## INSTRUCTIONS TO FOLLOW
Begin at the first line below and copy each line exactly, ending with the line where "return points" appears.

## COLLECTED MATERIAL
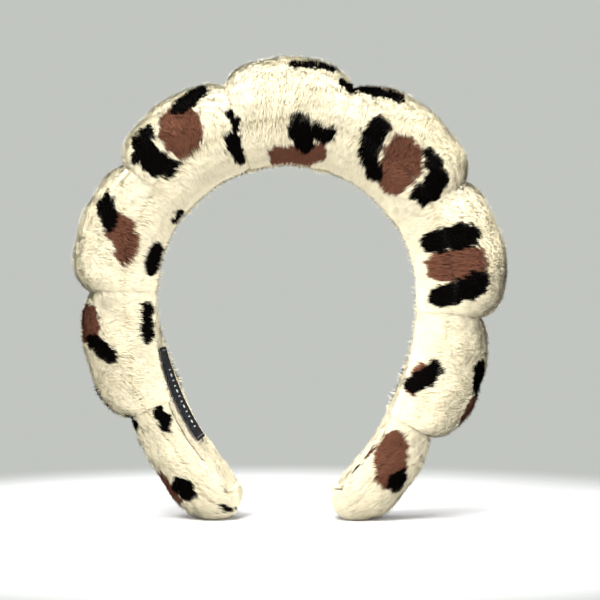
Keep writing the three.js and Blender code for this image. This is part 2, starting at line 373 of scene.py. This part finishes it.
def mark_stroke(middle_s, middle_t, length, width, lean, bow):
    """A bar or patch as a stroke along a shallow arc, narrower at its ends."""
    lean = math.radians(lean)
    points = []
    for share in (-0.5, -0.2, 0.2, 0.5):
        run = share * (length - width)
        side = bow * (1 - 4 * share * share)
        s = middle_s + run * math.sin(lean) + side * math.cos(lean)
        t = middle_t + run * math.cos(lean) - side * math.sin(lean)
        points.append((s, t, width / 2 * (1 - 0.6 * share * share)))
    return points


def placed_marks(marks, whole_height):
    """The strokes of marks given by lobe, at a share of its top or at a place across in mm."""
    strokes = []
    for index, lobe in enumerate(LOBES):
        low, high = lobe_ends(index)
        height = lobe["top"] if whole_height else 1.0
        for colour, along, up, length, width, lean, bow in marks.get(lobe["name"], []):
            stroke = mark_stroke(mix(low, high, along), up * height, length, width, lean, bow)
            strokes.append((colour, stroke))
    return strokes


def back_print():
    """Spots for the side that faces away: a seeded brown patch with a black bar beside it."""
    rng = np.random.default_rng(SEED)
    strokes = []
    for index, lobe in enumerate(LOBES):
        low, high = lobe_ends(index)
        for k in range(BACK_SPOTS_PER_LOBE):
            s = mix(low, high, k * 0.5 + rng.uniform(0.15, 0.3))
            t = lobe["top"] * (rng.uniform(0.1, 0.25) + 0.4 * ((k + index) % 2))
            lean, length = rng.uniform(-0.6, 0.6), rng.uniform(8, 13)
            ds, dt = math.sin(lean) * length, math.cos(lean) * length
            width = rng.uniform(3.2, 4.2)
            patch = [(s + 5, t + 2, width), (s + 5 + ds, t + dt, width + 1)]
            stripe = [(s, t, width * 0.6), (s - 1, t + dt / 2, width), (s + ds, t + dt, 2)]
            strokes.append(("brown", patch))
            strokes.append(("black", stripe))
    return strokes


FRONT_PRINT = placed_marks(FRONT_MARKS, True)
INNER_PRINT = placed_marks(INNER_MARKS, False)
BACK_PRINT = back_print()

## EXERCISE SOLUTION
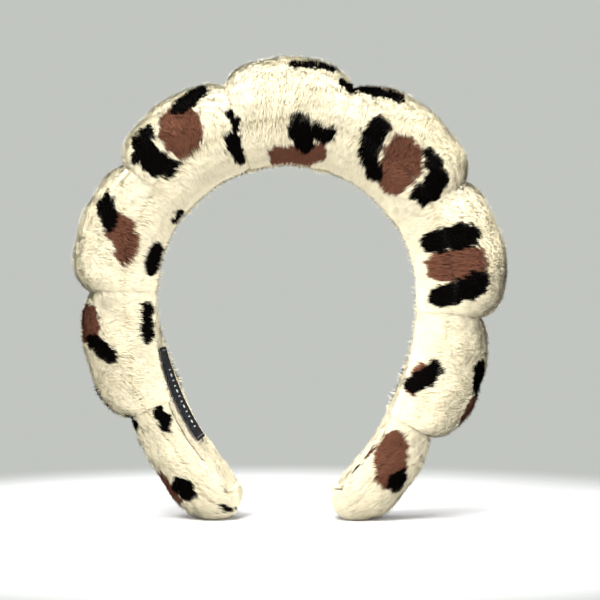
Keep writing the three.js and Blender code for this image. This is part 2, starting at line 373 of scene.py. This part finishes it.
def mark_stroke(middle_s, middle_t, length, width, lean, bow):
    """A bar or patch as a stroke along a shallow arc, narrower at its ends."""
    lean = math.radians(lean)
    points = []
    for share in (-0.5, -0.2, 0.2, 0.5):
        run = share * (length - width)
        side = bow * (1 - 4 * share * share)
        s = middle_s + run * math.sin(lean) + side * math.cos(lean)
        t = middle_t + run * math.cos(lean) - side * math.sin(lean)
        points.append((s, t, width / 2 * (1 - 0.6 * share * share)))
    return points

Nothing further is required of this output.